基于改进字节对编码的汉藏机器翻译研究

Research on Chinese-Tibetan Machine Translation Model Based on Improved Byte Pair Encoding

摘要: 该文通过改进字节对编码算法，提出了带字数阈值的藏文字节对编码算法，优化了基于注意力机制的汉藏神经机器翻译模型。收集整理了100万汉藏句对和20万汉藏人名地名词典，训练了汉藏神经机器翻译模型。通过测试和验证，模型的BLEU值达到36.84。该模型的命名实体翻译效果优于已商用汉藏在线翻译系统。同时，该文的神经机器翻译模型已部署于汉藏机器翻译网站，实现了汉藏神经机器翻译系统的应用推广。

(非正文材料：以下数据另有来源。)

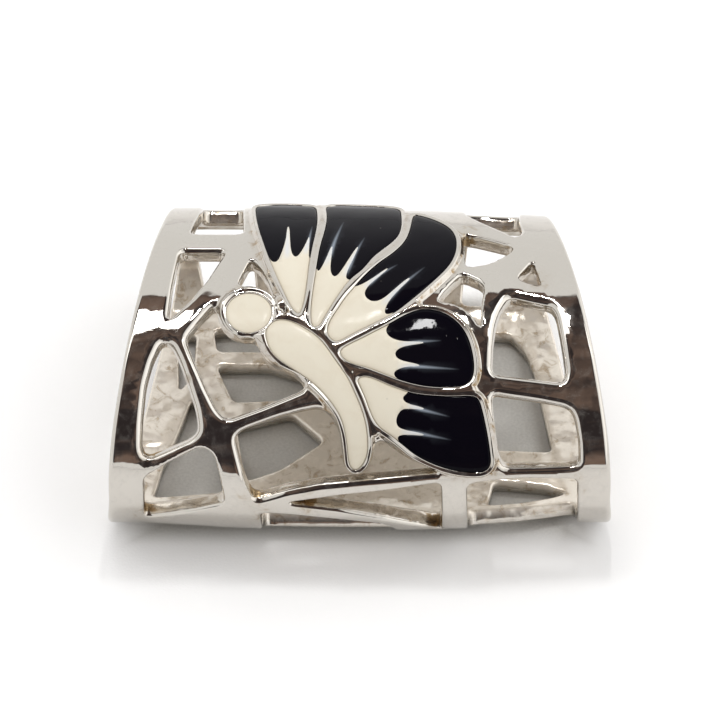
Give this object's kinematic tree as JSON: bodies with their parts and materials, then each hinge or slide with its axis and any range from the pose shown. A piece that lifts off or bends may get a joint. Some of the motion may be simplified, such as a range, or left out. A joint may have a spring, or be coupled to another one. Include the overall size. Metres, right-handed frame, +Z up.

Abstract: In order to optimize Chinese-Tibetan neural machine translation (NMT) based on attention mechanism, this paper proposes a Tibetan byte-pair encoding algorithm with maximum byte threshold to improve the original byte-pair encoding algorithm. By collecting one million Chinese-Tibetan sentence pairs and dictionaries with 200, 000 Chinese-Tibetan names and places, we train the Chinese-Tibetan NMT model using attention mechanism. Our model has a better translation result in named entity compared with commercial using of Chinese-Tibetan online translation and it achieves 36.84 in bilingual evaluation understudy (BLEU) score. Our work has already deployed in Chinese-Tibetan machine translation system web which will promote the spread and application of Chinese-Tibetan NMT system.